Will Stone

Morwenstowe

The first time I encountered Morwenstowe on Cornwall’s north coast I was alone. It was early spring and the church wore a fresh skirt of primroses. As I crossed the stone stile next to the lych-gate, the churchyard inclining before me, I glimpsed beyond the sturdy grey church tower a triangle of greenish blue, a patch of sea tantalisingly held between the sides of the combe. The faint but undying roar of the Atlantic rolled in across the pastureland. Here was a scene of raw beauty preserved by isolation, a fortuitous harmony of landscape, architecture and perspective where something of the spiritual, the poetic undeniably lingered. Now in early autumn I return, greeted by rooks loitering by the gate like bored pall-bearers.

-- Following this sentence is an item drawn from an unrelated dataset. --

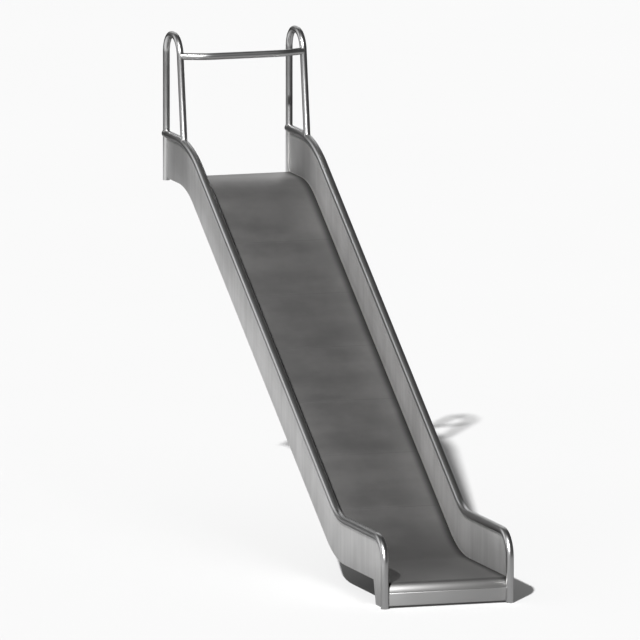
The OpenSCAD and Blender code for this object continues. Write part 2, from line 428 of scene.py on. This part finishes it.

The name Morwenstowe breathes history; ‘stowe’ is old English for ‘meeting place’ and Morwenna — meaning fittingly ‘waves of the sea’ — was a Welsh saint who settled here in the 6th century. Her church is enclosed by sycamore and scrub oak, sculpted into smooth elongated shapes by the relentless winds driving inland. A sheep track leads invitingly west. Suddenly the greenish blue triangle is an ocean, flecked with white tufts of surf where the heads of black rocks pierce through. Towering cliffs to north and south bear intriguing names like Henna Cliff and Higher Sharpenose Point. Between them are the ‘mouths’, Marsland, Welcombe and Spekes Mill, with their primeval waterfalls. On the point, walkers are seen bent under the weight of their towering packs, like Sherpas or brick-bearing Roman slaves. This is the untamed ‘wreckers’ coast’, whose lines of shark’s teeth rocks would slit the hulls of unwary merchant ships. Sailors were forewarned. ‘From Pentire Point to Hartland Light, a watery grave by day or night.’